--- EXERCISE BRIEF ---
Write the material out again exactly as it stands.

_ _ _ _

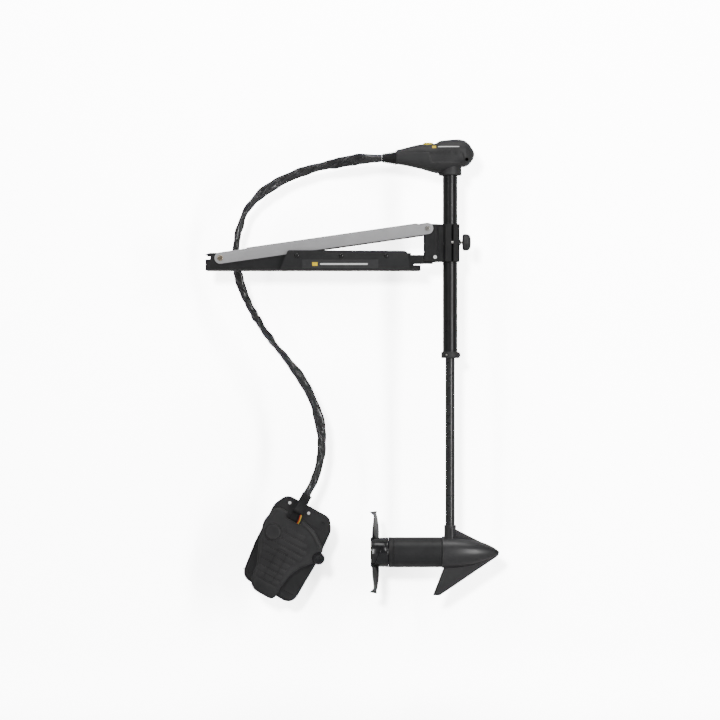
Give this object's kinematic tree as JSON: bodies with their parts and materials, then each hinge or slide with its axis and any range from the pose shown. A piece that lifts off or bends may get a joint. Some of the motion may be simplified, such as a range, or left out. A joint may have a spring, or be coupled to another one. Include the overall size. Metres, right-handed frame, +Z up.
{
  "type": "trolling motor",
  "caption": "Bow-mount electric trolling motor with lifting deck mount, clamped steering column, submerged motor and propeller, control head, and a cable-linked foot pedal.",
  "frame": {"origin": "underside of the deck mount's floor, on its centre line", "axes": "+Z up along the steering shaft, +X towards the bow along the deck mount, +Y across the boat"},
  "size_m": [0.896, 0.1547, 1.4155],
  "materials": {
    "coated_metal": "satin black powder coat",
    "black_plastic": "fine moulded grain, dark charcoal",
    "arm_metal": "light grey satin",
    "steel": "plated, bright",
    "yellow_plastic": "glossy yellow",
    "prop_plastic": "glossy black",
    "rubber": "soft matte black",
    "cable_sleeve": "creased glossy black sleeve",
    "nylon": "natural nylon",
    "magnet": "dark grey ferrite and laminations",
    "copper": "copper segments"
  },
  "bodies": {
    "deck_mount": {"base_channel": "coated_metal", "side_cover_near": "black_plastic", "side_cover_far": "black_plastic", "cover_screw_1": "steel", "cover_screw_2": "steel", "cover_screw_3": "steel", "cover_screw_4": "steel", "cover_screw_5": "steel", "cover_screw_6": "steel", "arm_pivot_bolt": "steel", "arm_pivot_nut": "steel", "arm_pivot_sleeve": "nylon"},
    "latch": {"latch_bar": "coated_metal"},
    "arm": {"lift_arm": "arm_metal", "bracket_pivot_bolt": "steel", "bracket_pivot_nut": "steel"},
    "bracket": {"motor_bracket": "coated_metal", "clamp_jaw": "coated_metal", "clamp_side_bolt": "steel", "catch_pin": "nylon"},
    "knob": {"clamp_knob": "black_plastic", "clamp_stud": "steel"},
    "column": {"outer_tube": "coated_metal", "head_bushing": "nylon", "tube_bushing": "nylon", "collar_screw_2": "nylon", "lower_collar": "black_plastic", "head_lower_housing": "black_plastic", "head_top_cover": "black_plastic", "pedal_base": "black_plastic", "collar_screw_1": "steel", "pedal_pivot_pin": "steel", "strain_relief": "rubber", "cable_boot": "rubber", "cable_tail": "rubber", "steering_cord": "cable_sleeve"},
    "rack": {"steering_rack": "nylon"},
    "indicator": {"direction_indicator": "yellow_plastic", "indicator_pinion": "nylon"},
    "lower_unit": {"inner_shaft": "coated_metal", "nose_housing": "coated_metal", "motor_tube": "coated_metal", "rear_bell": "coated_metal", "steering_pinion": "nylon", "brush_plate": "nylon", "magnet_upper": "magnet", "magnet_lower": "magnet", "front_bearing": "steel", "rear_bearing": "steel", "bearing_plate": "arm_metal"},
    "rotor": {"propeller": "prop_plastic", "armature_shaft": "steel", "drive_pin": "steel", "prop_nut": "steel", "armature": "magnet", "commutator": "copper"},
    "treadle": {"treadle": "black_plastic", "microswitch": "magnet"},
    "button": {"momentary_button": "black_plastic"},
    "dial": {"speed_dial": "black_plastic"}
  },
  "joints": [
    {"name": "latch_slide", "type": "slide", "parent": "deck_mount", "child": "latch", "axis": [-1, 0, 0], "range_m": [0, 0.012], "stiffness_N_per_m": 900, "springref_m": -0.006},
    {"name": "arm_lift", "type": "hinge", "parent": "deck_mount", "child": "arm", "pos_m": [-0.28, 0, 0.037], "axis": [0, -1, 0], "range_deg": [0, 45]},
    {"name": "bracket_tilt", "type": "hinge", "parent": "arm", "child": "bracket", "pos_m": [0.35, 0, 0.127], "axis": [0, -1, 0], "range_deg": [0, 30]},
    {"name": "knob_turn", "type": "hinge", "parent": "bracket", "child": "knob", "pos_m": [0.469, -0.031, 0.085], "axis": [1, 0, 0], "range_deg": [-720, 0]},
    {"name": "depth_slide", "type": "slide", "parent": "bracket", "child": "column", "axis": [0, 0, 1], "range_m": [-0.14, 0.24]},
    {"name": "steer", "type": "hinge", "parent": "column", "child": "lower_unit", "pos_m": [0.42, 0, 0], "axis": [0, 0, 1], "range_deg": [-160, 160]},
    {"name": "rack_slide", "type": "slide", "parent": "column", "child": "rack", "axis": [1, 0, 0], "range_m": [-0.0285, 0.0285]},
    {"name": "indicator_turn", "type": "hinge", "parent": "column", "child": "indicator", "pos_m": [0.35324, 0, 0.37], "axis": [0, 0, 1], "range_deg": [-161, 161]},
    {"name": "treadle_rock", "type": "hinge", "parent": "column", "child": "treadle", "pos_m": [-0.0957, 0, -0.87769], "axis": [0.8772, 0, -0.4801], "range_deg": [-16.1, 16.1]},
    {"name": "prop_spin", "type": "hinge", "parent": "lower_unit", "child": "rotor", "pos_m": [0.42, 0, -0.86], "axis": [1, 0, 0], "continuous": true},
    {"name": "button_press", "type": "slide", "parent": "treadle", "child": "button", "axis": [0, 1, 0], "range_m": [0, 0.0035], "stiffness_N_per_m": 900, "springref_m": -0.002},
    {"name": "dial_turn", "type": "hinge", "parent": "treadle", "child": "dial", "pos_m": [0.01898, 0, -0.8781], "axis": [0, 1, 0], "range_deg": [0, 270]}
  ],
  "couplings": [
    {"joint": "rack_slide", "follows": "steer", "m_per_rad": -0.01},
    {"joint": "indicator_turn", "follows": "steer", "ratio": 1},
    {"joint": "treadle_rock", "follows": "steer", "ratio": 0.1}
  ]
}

_ _ _ _

--- THE RESPONSE ---
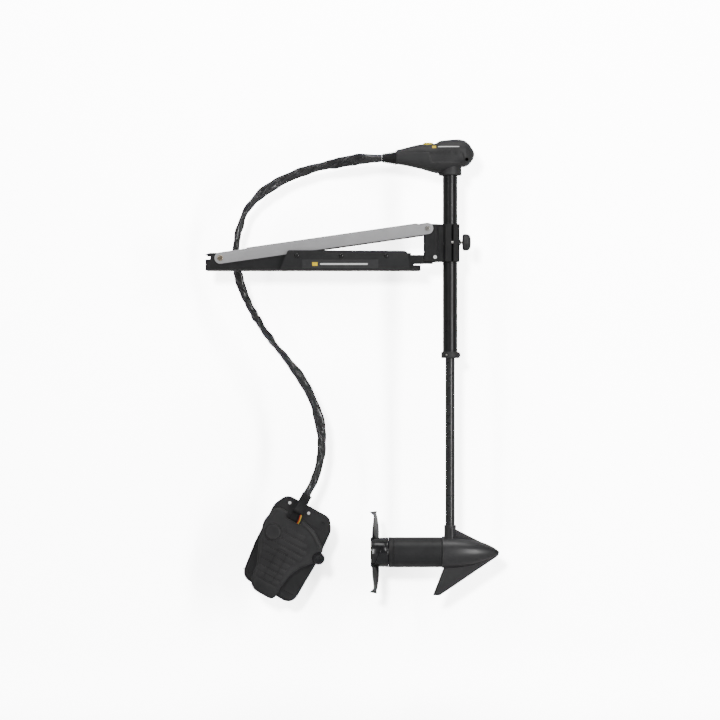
Give this object's kinematic tree as JSON: bodies with their parts and materials, then each hinge or slide with its axis and any range from the pose shown. A piece that lifts off or bends may get a joint. Some of the motion may be simplified, such as a range, or left out. A joint may have a spring, or be coupled to another one. Include the overall size. Metres, right-handed frame, +Z up.
{
  "type": "trolling motor",
  "caption": "Bow-mount electric trolling motor with lifting deck mount, clamped steering column, submerged motor and propeller, control head, and a cable-linked foot pedal.",
  "frame": {"origin": "underside of the deck mount's floor, on its centre line", "axes": "+Z up along the steering shaft, +X towards the bow along the deck mount, +Y across the boat"},
  "size_m": [0.896, 0.1547, 1.4155],
  "materials": {
    "coated_metal": "satin black powder coat",
    "black_plastic": "fine moulded grain, dark charcoal",
    "arm_metal": "light grey satin",
    "steel": "plated, bright",
    "yellow_plastic": "glossy yellow",
    "prop_plastic": "glossy black",
    "rubber": "soft matte black",
    "cable_sleeve": "creased glossy black sleeve",
    "nylon": "natural nylon",
    "magnet": "dark grey ferrite and laminations",
    "copper": "copper segments"
  },
  "bodies": {
    "deck_mount": {"base_channel": "coated_metal", "side_cover_near": "black_plastic", "side_cover_far": "black_plastic", "cover_screw_1": "steel", "cover_screw_2": "steel", "cover_screw_3": "steel", "cover_screw_4": "steel", "cover_screw_5": "steel", "cover_screw_6": "steel", "arm_pivot_bolt": "steel", "arm_pivot_nut": "steel", "arm_pivot_sleeve": "nylon"},
    "latch": {"latch_bar": "coated_metal"},
    "arm": {"lift_arm": "arm_metal", "bracket_pivot_bolt": "steel", "bracket_pivot_nut": "steel"},
    "bracket": {"motor_bracket": "coated_metal", "clamp_jaw": "coated_metal", "clamp_side_bolt": "steel", "catch_pin": "nylon"},
    "knob": {"clamp_knob": "black_plastic", "clamp_stud": "steel"},
    "column": {"outer_tube": "coated_metal", "head_bushing": "nylon", "tube_bushing": "nylon", "collar_screw_2": "nylon", "lower_collar": "black_plastic", "head_lower_housing": "black_plastic", "head_top_cover": "black_plastic", "pedal_base": "black_plastic", "collar_screw_1": "steel", "pedal_pivot_pin": "steel", "strain_relief": "rubber", "cable_boot": "rubber", "cable_tail": "rubber", "steering_cord": "cable_sleeve"},
    "rack": {"steering_rack": "nylon"},
    "indicator": {"direction_indicator": "yellow_plastic", "indicator_pinion": "nylon"},
    "lower_unit": {"inner_shaft": "coated_metal", "nose_housing": "coated_metal", "motor_tube": "coated_metal", "rear_bell": "coated_metal", "steering_pinion": "nylon", "brush_plate": "nylon", "magnet_upper": "magnet", "magnet_lower": "magnet", "front_bearing": "steel", "rear_bearing": "steel", "bearing_plate": "arm_metal"},
    "rotor": {"propeller": "prop_plastic", "armature_shaft": "steel", "drive_pin": "steel", "prop_nut": "steel", "armature": "magnet", "commutator": "copper"},
    "treadle": {"treadle": "black_plastic", "microswitch": "magnet"},
    "button": {"momentary_button": "black_plastic"},
    "dial": {"speed_dial": "black_plastic"}
  },
  "joints": [
    {"name": "latch_slide", "type": "slide", "parent": "deck_mount", "child": "latch", "axis": [-1, 0, 0], "range_m": [0, 0.012], "stiffness_N_per_m": 900, "springref_m": -0.006},
    {"name": "arm_lift", "type": "hinge", "parent": "deck_mount", "child": "arm", "pos_m": [-0.28, 0, 0.037], "axis": [0, -1, 0], "range_deg": [0, 45]},
    {"name": "bracket_tilt", "type": "hinge", "parent": "arm", "child": "bracket", "pos_m": [0.35, 0, 0.127], "axis": [0, -1, 0], "range_deg": [0, 30]},
    {"name": "knob_turn", "type": "hinge", "parent": "bracket", "child": "knob", "pos_m": [0.469, -0.031, 0.085], "axis": [1, 0, 0], "range_deg": [-720, 0]},
    {"name": "depth_slide", "type": "slide", "parent": "bracket", "child": "column", "axis": [0, 0, 1], "range_m": [-0.14, 0.24]},
    {"name": "steer", "type": "hinge", "parent": "column", "child": "lower_unit", "pos_m": [0.42, 0, 0], "axis": [0, 0, 1], "range_deg": [-160, 160]},
    {"name": "rack_slide", "type": "slide", "parent": "column", "child": "rack", "axis": [1, 0, 0], "range_m": [-0.0285, 0.0285]},
    {"name": "indicator_turn", "type": "hinge", "parent": "column", "child": "indicator", "pos_m": [0.35324, 0, 0.37], "axis": [0, 0, 1], "range_deg": [-161, 161]},
    {"name": "treadle_rock", "type": "hinge", "parent": "column", "child": "treadle", "pos_m": [-0.0957, 0, -0.87769], "axis": [0.8772, 0, -0.4801], "range_deg": [-16.1, 16.1]},
    {"name": "prop_spin", "type": "hinge", "parent": "lower_unit", "child": "rotor", "pos_m": [0.42, 0, -0.86], "axis": [1, 0, 0], "continuous": true},
    {"name": "button_press", "type": "slide", "parent": "treadle", "child": "button", "axis": [0, 1, 0], "range_m": [0, 0.0035], "stiffness_N_per_m": 900, "springref_m": -0.002},
    {"name": "dial_turn", "type": "hinge", "parent": "treadle", "child": "dial", "pos_m": [0.01898, 0, -0.8781], "axis": [0, 1, 0], "range_deg": [0, 270]}
  ],
  "couplings": [
    {"joint": "rack_slide", "follows": "steer", "m_per_rad": -0.01},
    {"joint": "indicator_turn", "follows": "steer", "ratio": 1},
    {"joint": "treadle_rock", "follows": "steer", "ratio": 0.1}
  ]
}